═══ SUPPLIED INFORMATION

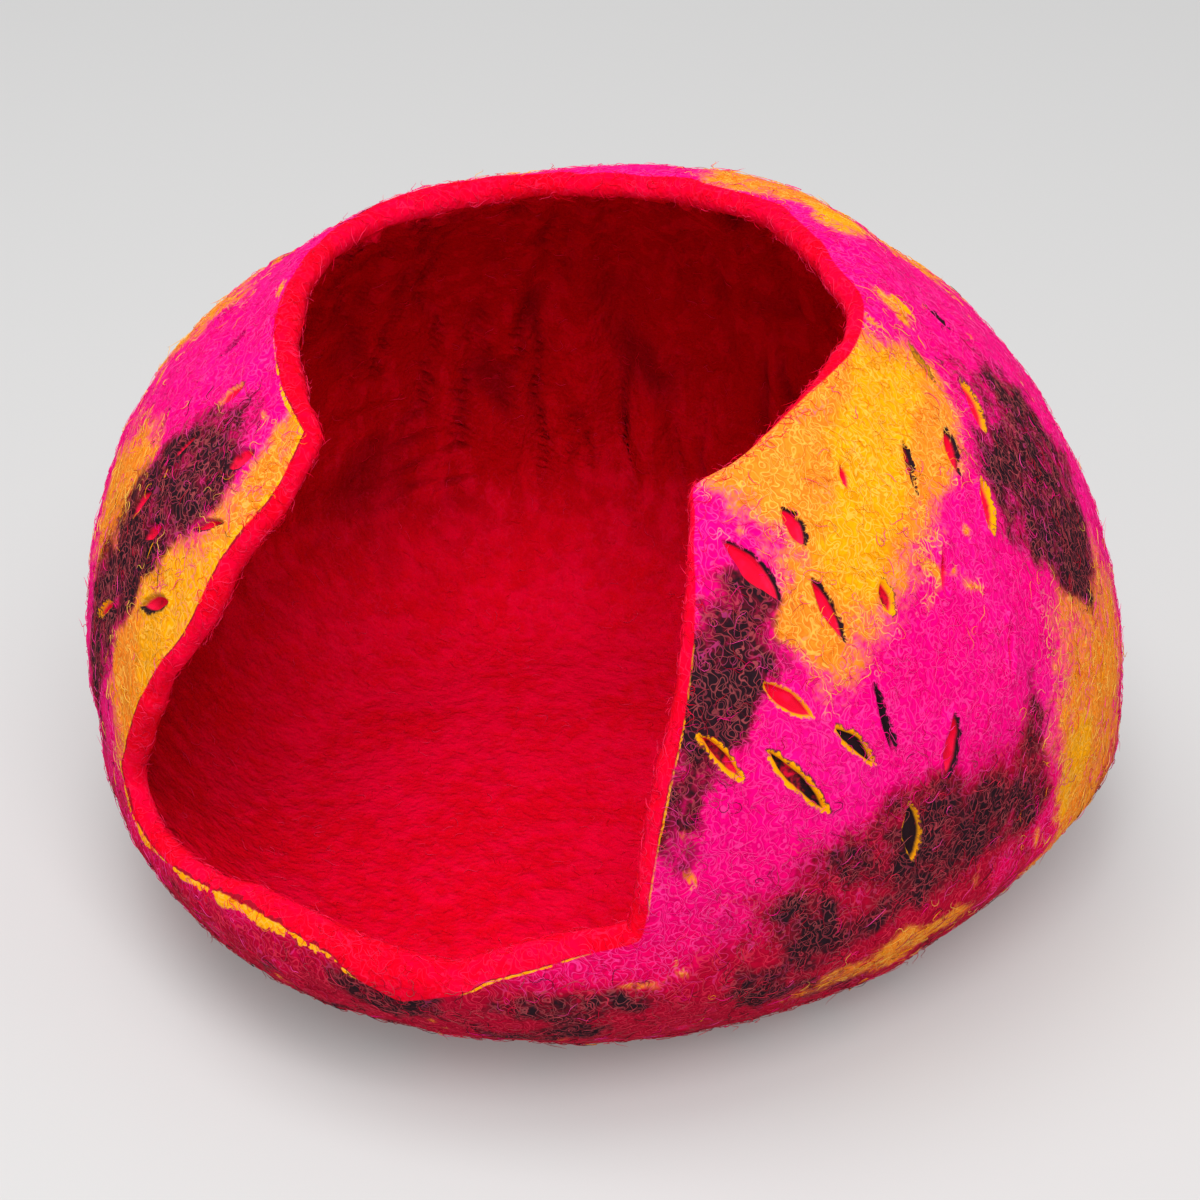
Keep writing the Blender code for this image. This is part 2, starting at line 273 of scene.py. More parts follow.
def slashRows():
    # The front's, then the back's: each value stands at (number + 1/2) times its own step, less
    # whole turns, of the way between its ends.
    number = np.arange(slashes["backCount"])[:, None] + 0.5
    golden = slashes["golden"]
    steps = (golden, 1.0 / slashes["backCount"], golden ** 2, 3 * golden, 5 * golden,
             7 * golden, 4 * golden, 9 * golden)
    low, high = np.array(slashes["backEnds"]).T
    rows = low + (high - low) * (number * steps % 1.0)
    rows[:, 5:] = np.maximum(rows[:, 5:], 0.0)
    return np.concatenate([slashes["front"], rows])


def slashField(points):
    # The signed distance in mm to the nearest slash, where two discs of radius (half length^2 +
    # half width^2) / width overlap, how far along it and on which side a point is, and its looks.
    distance = np.full(len(points), slashes["reach"])
    along, side, looks = np.zeros(len(points)), np.zeros(len(points)), np.zeros((len(points), 3))
    for bearing, lift, length, width, turn, *look in slashRows():
        middle, lengthwise, across = markAt(bearing, lift, turn)[:3]
        offset = (points - middle) * 1000
        near = np.flatnonzero((offset ** 2).sum(-1) < (length / 2 + slashes["reach"] + 2) ** 2)
        x = offset[near] @ lengthwise
        y = offset[near] @ across
        bent = y
        for much, size, seed in slashes["wander"]:
            bent = bent + much * softNoise(points[near], size, seed)
        half, deep = length / 2, width / 2
        discRadius = (half ** 2 + deep ** 2) / (2 * deep)
        pastTip = (np.abs(x) - half) * (discRadius - deep) > np.abs(bent) * half
        toTip = np.hypot(np.abs(x) - half, bent)
        toArc = np.hypot(x, np.abs(bent) + discRadius - deep) - discRadius
        found = np.where(pastTip, toTip, toArc)
        closer = found < distance[near]
        at = near[closer]
        distance[at] = found[closer]
        along[at] = x[closer] / half
        side[at] = np.sign(y[closer])
        looks[at] = look
    fade = smoothStep(slashes["reach"] * 0.8, slashes["reach"] * 0.4, distance)[:, None]
    return distance, along * fade[:, 0], side * fade[:, 0], looks * fade


# masses of dyed wool, laid over each other on magenta
marbling = {
    # bearing, lift, length and width in mm, turn from upright, and the wool: 0 is orange, 1 yellow,
    # 2 charcoal, 3 crimson and -1 the ground
    "masses": (
        (-32, 50, 128, 88, 45, 0), (-36, 50, 90, 46, -83, 0), (-12, 53, 66, 46, 21, 0),
        (-31, 45, 90, 40, 50, 1), (-14, 58, 50, 30, 30, 1), (-53, 41, 60, 46, -24, -1),
        (-55, 28, 48, 62, 0, 2), (-61, 16, 84, 36, 10, 2), (-44, 28, 46, 24, -8, 0),
        (4, 32, 88, 84, 30, 2), (1, 0, 118, 94, 6, 0), (3, 20, 60, 52, -9, 2),
        (-8, -8, 56, 28, 10, 1), (-17, -4, 84, 22, 0, 2), (-37, -9, 136, 84, 84, 3),
        (-36, -3, 92, 44, -80, 2), (-49, -13, 56, 30, -36, 2), (-24, -6, 66, 34, -52, 2),
        (-36, -14, 84, 22, 82, 2), (-36, -27, 76, 24, 84, 0), (-6, -22, 50, 26, 71, 0),
        (-71, -24, 110, 40, 86, 3), (-72, -20, 64, 16, 84, 2), (66, 74, 70, 36, 84, 0),
        (44, 72, 40, 22, 84, 1), (10, 64, 26, 16, 29, 0), (-146, 25, 72, 76, -8, 0),
        (-142, 40, 44, 40, -19, -1), (-137, 26, 128, 60, 9, 2), (-129, 39, 40, 34, -38, 2),
        (-119, 41, 74, 28, 8, 0), (-124, 13, 128, 56, 17, 1), (-132, 4, 60, 30, 10, 0),
        (-137, -9, 50, 30, -40, -1), (-142, 4, 84, 34, -8, 2), (166, 68, 34, 12, -81, 2),
        (46, 22, 130, 66, 40, 2), (40, -2, 110, 60, 70, 3), (66, 46, 120, 60, -50, 1),
        (68, 44, 150, 84, -50, 0), (88, 16, 140, 60, 28, -1), (98, 40, 96, 54, 20, 2),
        (104, 0, 120, 50, 78, 0), (122, 22, 150, 62, 30, 0), (124, 24, 84, 34, 30, 1),
        (146, 42, 120, 52, -24, -1), (158, 18, 140, 58, 22, 2), (170, 0, 100, 52, 80, 3),
        (182, 36, 110, 56, 34, 0), (196, 6, 110, 48, 12, -1), (84, 58, 74, 34, 66, 2),
        (112, -8, 120, 36, 84, 2), (134, 62, 60, 30, -60, 0), (150, -14, 90, 30, 82, 0),
    ),
    "halfSide": 0.00054,  # metres to a mass's side for each mm of length or width
    "halfDepth": 0.0007,  # the same through the felt
    "edge": (1.50, 0.60),  # shares of that between which it sets in
    "cover": (0.86, 0.26),  # how fully a mass covers, and how much that varies
    "charcoalCover": (0.82, 0.40),
    # strength, size in metres and seed of each noise; pushes move the edges about
    "pushes": ((0.012, 0.045, 11), (0.006, 0.016, 23), (0.0022, 0.006, 31)),
    "mottle": ((1.0, 0.017, 41), (0.8, 0.0075, 43)),
    "flecks": (1.0, 0.011, 61),
    "fleckRare": (0.64, 0.89),  # noise over which an orange fleck sets in
    "fleckCover": 0.8,
    "lowBand": (0.105, 0.050),  # metres up, over which crimson mottling sets in
    "lowWander": (0.026, 0.06, 47),
    "lowPatches": (1.0, 0.026, 53),  # of charcoal
    "lowCover": 0.85,
}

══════

# SHORT TASK
Repeat the data verbatim.

# SOLUTION TO THIS TASK
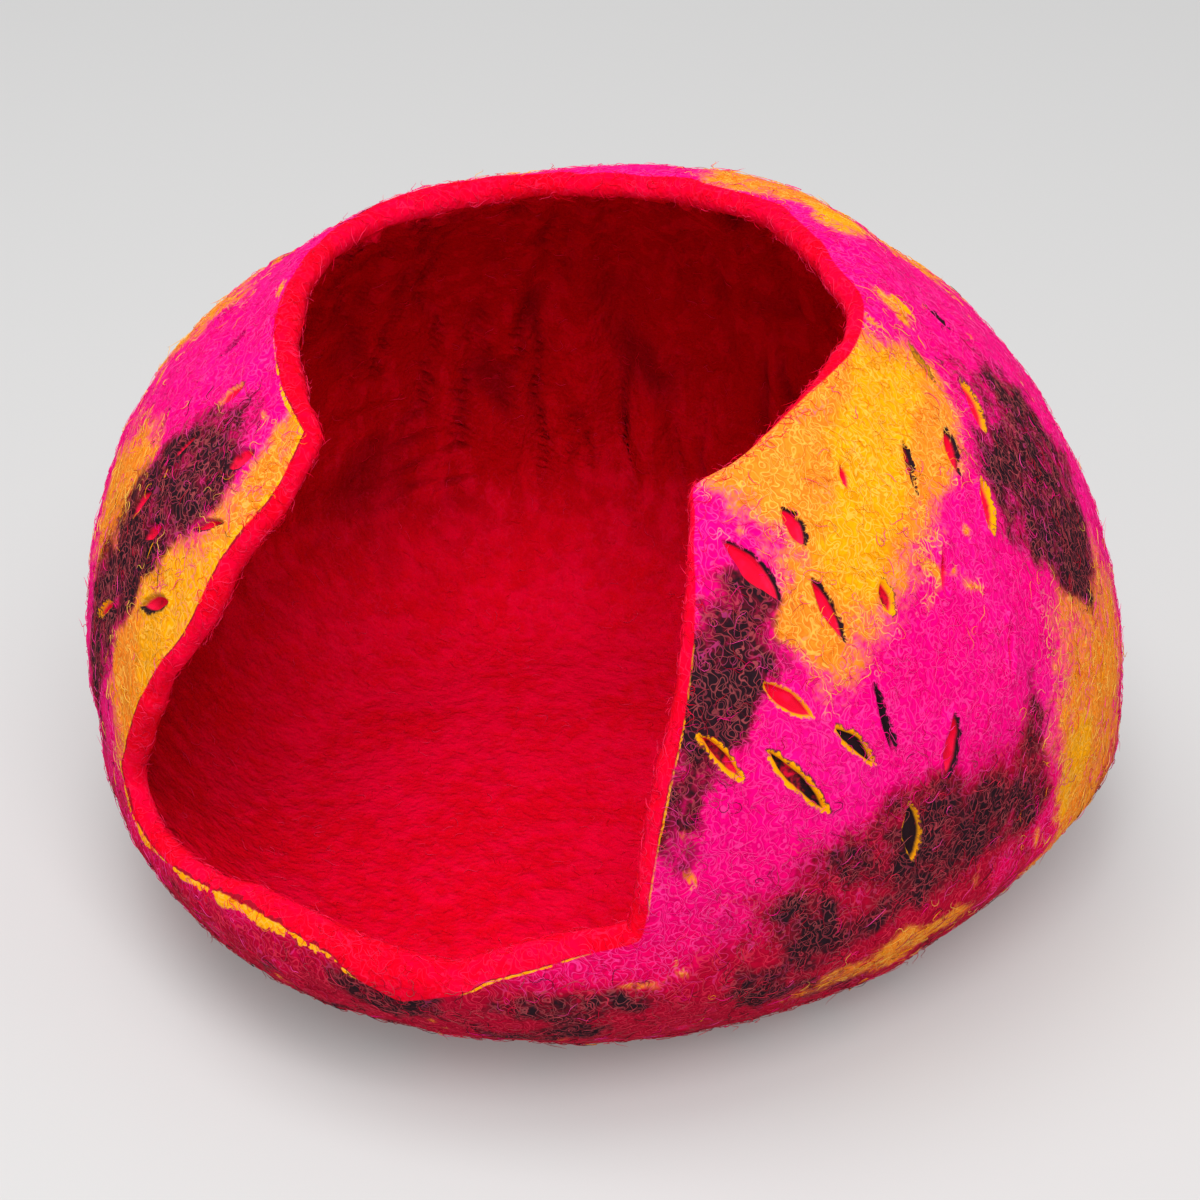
Keep writing the Blender code for this image. This is part 2, starting at line 273 of scene.py. More parts follow.
def slashRows():
    # The front's, then the back's: each value stands at (number + 1/2) times its own step, less
    # whole turns, of the way between its ends.
    number = np.arange(slashes["backCount"])[:, None] + 0.5
    golden = slashes["golden"]
    steps = (golden, 1.0 / slashes["backCount"], golden ** 2, 3 * golden, 5 * golden,
             7 * golden, 4 * golden, 9 * golden)
    low, high = np.array(slashes["backEnds"]).T
    rows = low + (high - low) * (number * steps % 1.0)
    rows[:, 5:] = np.maximum(rows[:, 5:], 0.0)
    return np.concatenate([slashes["front"], rows])


def slashField(points):
    # The signed distance in mm to the nearest slash, where two discs of radius (half length^2 +
    # half width^2) / width overlap, how far along it and on which side a point is, and its looks.
    distance = np.full(len(points), slashes["reach"])
    along, side, looks = np.zeros(len(points)), np.zeros(len(points)), np.zeros((len(points), 3))
    for bearing, lift, length, width, turn, *look in slashRows():
        middle, lengthwise, across = markAt(bearing, lift, turn)[:3]
        offset = (points - middle) * 1000
        near = np.flatnonzero((offset ** 2).sum(-1) < (length / 2 + slashes["reach"] + 2) ** 2)
        x = offset[near] @ lengthwise
        y = offset[near] @ across
        bent = y
        for much, size, seed in slashes["wander"]:
            bent = bent + much * softNoise(points[near], size, seed)
        half, deep = length / 2, width / 2
        discRadius = (half ** 2 + deep ** 2) / (2 * deep)
        pastTip = (np.abs(x) - half) * (discRadius - deep) > np.abs(bent) * half
        toTip = np.hypot(np.abs(x) - half, bent)
        toArc = np.hypot(x, np.abs(bent) + discRadius - deep) - discRadius
        found = np.where(pastTip, toTip, toArc)
        closer = found < distance[near]
        at = near[closer]
        distance[at] = found[closer]
        along[at] = x[closer] / half
        side[at] = np.sign(y[closer])
        looks[at] = look
    fade = smoothStep(slashes["reach"] * 0.8, slashes["reach"] * 0.4, distance)[:, None]
    return distance, along * fade[:, 0], side * fade[:, 0], looks * fade


# masses of dyed wool, laid over each other on magenta
marbling = {
    # bearing, lift, length and width in mm, turn from upright, and the wool: 0 is orange, 1 yellow,
    # 2 charcoal, 3 crimson and -1 the ground
    "masses": (
        (-32, 50, 128, 88, 45, 0), (-36, 50, 90, 46, -83, 0), (-12, 53, 66, 46, 21, 0),
        (-31, 45, 90, 40, 50, 1), (-14, 58, 50, 30, 30, 1), (-53, 41, 60, 46, -24, -1),
        (-55, 28, 48, 62, 0, 2), (-61, 16, 84, 36, 10, 2), (-44, 28, 46, 24, -8, 0),
        (4, 32, 88, 84, 30, 2), (1, 0, 118, 94, 6, 0), (3, 20, 60, 52, -9, 2),
        (-8, -8, 56, 28, 10, 1), (-17, -4, 84, 22, 0, 2), (-37, -9, 136, 84, 84, 3),
        (-36, -3, 92, 44, -80, 2), (-49, -13, 56, 30, -36, 2), (-24, -6, 66, 34, -52, 2),
        (-36, -14, 84, 22, 82, 2), (-36, -27, 76, 24, 84, 0), (-6, -22, 50, 26, 71, 0),
        (-71, -24, 110, 40, 86, 3), (-72, -20, 64, 16, 84, 2), (66, 74, 70, 36, 84, 0),
        (44, 72, 40, 22, 84, 1), (10, 64, 26, 16, 29, 0), (-146, 25, 72, 76, -8, 0),
        (-142, 40, 44, 40, -19, -1), (-137, 26, 128, 60, 9, 2), (-129, 39, 40, 34, -38, 2),
        (-119, 41, 74, 28, 8, 0), (-124, 13, 128, 56, 17, 1), (-132, 4, 60, 30, 10, 0),
        (-137, -9, 50, 30, -40, -1), (-142, 4, 84, 34, -8, 2), (166, 68, 34, 12, -81, 2),
        (46, 22, 130, 66, 40, 2), (40, -2, 110, 60, 70, 3), (66, 46, 120, 60, -50, 1),
        (68, 44, 150, 84, -50, 0), (88, 16, 140, 60, 28, -1), (98, 40, 96, 54, 20, 2),
        (104, 0, 120, 50, 78, 0), (122, 22, 150, 62, 30, 0), (124, 24, 84, 34, 30, 1),
        (146, 42, 120, 52, -24, -1), (158, 18, 140, 58, 22, 2), (170, 0, 100, 52, 80, 3),
        (182, 36, 110, 56, 34, 0), (196, 6, 110, 48, 12, -1), (84, 58, 74, 34, 66, 2),
        (112, -8, 120, 36, 84, 2), (134, 62, 60, 30, -60, 0), (150, -14, 90, 30, 82, 0),
    ),
    "halfSide": 0.00054,  # metres to a mass's side for each mm of length or width
    "halfDepth": 0.0007,  # the same through the felt
    "edge": (1.50, 0.60),  # shares of that between which it sets in
    "cover": (0.86, 0.26),  # how fully a mass covers, and how much that varies
    "charcoalCover": (0.82, 0.40),
    # strength, size in metres and seed of each noise; pushes move the edges about
    "pushes": ((0.012, 0.045, 11), (0.006, 0.016, 23), (0.0022, 0.006, 31)),
    "mottle": ((1.0, 0.017, 41), (0.8, 0.0075, 43)),
    "flecks": (1.0, 0.011, 61),
    "fleckRare": (0.64, 0.89),  # noise over which an orange fleck sets in
    "fleckCover": 0.8,
    "lowBand": (0.105, 0.050),  # metres up, over which crimson mottling sets in
    "lowWander": (0.026, 0.06, 47),
    "lowPatches": (1.0, 0.026, 53),  # of charcoal
    "lowCover": 0.85,
}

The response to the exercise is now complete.